Do you have an established “system” for hiring your employees? Have you carefully determined the criteria you require?

Hiring quality employees is essential for business prosperity. Studies have shown it is considerably cheaper to hire the right people than it is to replace the wrong ones. In a previous post, I shared that those times when I have hired based on perceived skills, background and education, I have almost always fired on the basis of character – or the lack of it. So how do you hire the right employees?

Larry Burkett, in Business by the Book, suggests the following:

  • Define the Job Clearly. In order to hire the right people, it is necessary that jobs be well defined.
  • Hire the Best Person for the Job. Most small businesses seldom hire the best person. Instead, they hire someone who is available. (1)
  • Match the Person to the Job. Utilize a personality test to help hire properly. A small investment of time and money will provide a huge return on your investment. Use it with all potential employees in your organization. The best employees are those whose jobs match their basic personalities. Here’s a couple options:
  • Make Hiring Policy Decisions. Make some basic policy decisions ahead of time. In the hiring process, the only criteria that should be used are whether the person can do the job and follow the rules established for all employees.
  • Establish a Trial Period. I suggest a 90-day trial period for new employees, during which the employee can be evaluated for job performance and compatibility.
  • Pray. Spend time in prayer with your key staff and ask God to bring the right people and then give you the assurance that the people match the available jobs.

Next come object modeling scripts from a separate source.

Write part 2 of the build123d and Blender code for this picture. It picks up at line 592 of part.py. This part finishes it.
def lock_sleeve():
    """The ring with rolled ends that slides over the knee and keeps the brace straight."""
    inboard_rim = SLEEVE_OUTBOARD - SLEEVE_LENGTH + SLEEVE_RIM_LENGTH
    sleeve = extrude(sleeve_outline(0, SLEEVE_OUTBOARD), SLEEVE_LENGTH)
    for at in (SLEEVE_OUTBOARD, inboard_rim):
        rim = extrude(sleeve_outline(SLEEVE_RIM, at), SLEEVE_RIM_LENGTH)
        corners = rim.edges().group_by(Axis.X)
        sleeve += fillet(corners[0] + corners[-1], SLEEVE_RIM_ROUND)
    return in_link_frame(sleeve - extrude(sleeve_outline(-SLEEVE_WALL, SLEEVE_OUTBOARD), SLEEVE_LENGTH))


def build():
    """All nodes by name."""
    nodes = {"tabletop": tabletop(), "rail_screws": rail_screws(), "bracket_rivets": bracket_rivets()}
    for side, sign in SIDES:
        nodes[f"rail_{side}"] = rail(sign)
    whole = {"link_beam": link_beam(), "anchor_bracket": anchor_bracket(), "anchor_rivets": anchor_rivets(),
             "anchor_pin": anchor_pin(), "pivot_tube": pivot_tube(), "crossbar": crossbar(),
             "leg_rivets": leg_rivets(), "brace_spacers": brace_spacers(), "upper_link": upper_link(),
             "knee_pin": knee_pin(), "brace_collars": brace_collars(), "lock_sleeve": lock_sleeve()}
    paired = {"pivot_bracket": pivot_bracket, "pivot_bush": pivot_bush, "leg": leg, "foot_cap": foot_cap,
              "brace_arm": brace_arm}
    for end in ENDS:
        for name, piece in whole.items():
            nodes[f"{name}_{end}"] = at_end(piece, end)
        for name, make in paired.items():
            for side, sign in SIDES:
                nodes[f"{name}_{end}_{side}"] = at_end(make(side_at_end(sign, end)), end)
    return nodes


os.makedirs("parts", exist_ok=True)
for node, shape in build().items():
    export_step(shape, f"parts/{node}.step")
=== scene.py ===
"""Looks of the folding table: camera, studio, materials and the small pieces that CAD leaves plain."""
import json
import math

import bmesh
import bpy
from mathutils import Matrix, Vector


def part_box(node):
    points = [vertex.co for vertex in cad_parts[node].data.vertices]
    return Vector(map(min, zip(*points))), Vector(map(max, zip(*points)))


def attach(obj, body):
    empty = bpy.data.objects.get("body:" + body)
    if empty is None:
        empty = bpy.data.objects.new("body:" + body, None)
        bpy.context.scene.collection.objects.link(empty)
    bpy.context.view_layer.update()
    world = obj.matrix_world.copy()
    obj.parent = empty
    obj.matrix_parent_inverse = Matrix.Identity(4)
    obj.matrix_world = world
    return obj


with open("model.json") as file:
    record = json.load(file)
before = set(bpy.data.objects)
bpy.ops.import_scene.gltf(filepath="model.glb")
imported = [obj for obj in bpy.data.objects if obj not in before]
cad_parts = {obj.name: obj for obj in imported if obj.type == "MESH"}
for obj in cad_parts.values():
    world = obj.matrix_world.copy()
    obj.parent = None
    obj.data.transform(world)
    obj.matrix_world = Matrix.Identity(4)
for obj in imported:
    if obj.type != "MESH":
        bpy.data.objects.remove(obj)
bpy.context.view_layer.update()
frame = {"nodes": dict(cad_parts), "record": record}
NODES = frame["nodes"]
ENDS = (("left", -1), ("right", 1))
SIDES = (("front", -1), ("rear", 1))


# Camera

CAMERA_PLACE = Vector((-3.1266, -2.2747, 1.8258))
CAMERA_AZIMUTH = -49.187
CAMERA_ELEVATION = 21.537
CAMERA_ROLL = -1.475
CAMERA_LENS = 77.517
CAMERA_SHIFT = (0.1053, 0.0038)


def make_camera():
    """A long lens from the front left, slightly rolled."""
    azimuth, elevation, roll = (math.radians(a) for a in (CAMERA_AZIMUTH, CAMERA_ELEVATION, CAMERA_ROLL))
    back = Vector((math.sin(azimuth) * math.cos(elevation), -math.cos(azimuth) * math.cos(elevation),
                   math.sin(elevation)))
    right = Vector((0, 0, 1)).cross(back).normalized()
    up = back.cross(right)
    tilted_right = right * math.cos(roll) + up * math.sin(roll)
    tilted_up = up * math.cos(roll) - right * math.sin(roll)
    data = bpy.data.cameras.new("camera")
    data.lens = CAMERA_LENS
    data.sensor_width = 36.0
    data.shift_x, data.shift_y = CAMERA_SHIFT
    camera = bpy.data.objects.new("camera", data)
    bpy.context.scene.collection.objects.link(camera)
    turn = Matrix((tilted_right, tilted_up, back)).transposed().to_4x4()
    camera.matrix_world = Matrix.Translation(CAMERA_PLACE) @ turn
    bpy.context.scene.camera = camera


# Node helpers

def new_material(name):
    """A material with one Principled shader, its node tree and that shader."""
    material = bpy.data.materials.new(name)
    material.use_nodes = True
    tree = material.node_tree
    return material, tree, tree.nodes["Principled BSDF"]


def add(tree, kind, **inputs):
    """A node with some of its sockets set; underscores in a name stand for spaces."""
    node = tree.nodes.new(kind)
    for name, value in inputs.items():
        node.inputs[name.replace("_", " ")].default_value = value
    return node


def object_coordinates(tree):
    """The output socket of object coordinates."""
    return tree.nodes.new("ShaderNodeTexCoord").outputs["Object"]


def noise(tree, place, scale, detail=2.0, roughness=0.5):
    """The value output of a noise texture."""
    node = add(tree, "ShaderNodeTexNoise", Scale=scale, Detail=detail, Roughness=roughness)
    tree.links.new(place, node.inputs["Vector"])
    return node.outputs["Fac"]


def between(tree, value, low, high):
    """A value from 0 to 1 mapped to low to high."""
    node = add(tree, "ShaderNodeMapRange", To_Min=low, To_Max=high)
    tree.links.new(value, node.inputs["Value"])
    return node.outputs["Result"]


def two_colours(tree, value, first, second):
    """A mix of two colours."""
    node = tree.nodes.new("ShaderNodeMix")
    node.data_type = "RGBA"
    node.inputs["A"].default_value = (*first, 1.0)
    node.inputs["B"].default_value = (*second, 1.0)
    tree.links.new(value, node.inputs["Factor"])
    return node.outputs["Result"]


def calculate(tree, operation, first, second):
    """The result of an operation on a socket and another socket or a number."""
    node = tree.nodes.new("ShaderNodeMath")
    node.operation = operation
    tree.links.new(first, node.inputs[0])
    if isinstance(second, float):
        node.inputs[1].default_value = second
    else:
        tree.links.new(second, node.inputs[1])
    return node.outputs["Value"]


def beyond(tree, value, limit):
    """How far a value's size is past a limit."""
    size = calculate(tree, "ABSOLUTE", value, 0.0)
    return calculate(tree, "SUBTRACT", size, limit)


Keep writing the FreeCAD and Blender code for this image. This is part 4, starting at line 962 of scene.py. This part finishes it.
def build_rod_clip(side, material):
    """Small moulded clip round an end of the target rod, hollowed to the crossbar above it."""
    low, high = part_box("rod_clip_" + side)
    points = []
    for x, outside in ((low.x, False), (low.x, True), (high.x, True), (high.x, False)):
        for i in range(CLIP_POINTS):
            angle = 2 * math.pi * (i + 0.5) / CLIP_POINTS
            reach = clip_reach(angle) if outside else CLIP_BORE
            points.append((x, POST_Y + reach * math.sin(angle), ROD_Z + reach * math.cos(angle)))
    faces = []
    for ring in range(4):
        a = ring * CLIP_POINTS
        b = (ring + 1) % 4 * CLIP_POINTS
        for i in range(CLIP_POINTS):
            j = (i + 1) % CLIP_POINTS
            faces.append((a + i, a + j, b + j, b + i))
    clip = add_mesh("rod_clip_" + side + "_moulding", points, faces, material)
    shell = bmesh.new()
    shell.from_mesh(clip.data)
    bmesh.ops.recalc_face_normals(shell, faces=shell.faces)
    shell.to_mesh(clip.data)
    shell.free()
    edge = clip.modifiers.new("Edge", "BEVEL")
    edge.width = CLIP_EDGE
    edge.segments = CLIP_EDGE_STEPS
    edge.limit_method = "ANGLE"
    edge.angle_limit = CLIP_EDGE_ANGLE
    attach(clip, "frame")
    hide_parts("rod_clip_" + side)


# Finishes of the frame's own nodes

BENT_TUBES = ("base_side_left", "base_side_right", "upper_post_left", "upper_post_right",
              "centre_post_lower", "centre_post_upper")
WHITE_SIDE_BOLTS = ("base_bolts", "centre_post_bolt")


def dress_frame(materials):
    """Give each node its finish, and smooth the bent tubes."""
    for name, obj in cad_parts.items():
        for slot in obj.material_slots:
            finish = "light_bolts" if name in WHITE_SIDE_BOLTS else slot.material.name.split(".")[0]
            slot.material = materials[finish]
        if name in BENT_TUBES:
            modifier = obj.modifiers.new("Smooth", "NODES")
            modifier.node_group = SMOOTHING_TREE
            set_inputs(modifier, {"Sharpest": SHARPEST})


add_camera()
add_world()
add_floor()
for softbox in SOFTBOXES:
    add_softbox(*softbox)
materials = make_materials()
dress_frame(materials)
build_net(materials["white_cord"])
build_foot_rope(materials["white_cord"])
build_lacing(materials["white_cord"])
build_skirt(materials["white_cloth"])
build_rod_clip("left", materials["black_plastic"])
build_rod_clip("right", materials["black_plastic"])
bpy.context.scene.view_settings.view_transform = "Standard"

Ultimately, a well-thought-out hiring process will save you many headaches and heartaches and will enable you to have the teammates you need to achieve your vision. If you would like to learn more about 12 Steps to a Proper Hire or how a part-time, virtual CFO can help transform your business using the Bible as our guide, email me at commonsensecfo@yahoo.com or call Kirk at 402-658-7340.

(1) Do you see any truly competent workers? They will serve kings rather than working for ordinary people. Proverbs 22:29 (NLT)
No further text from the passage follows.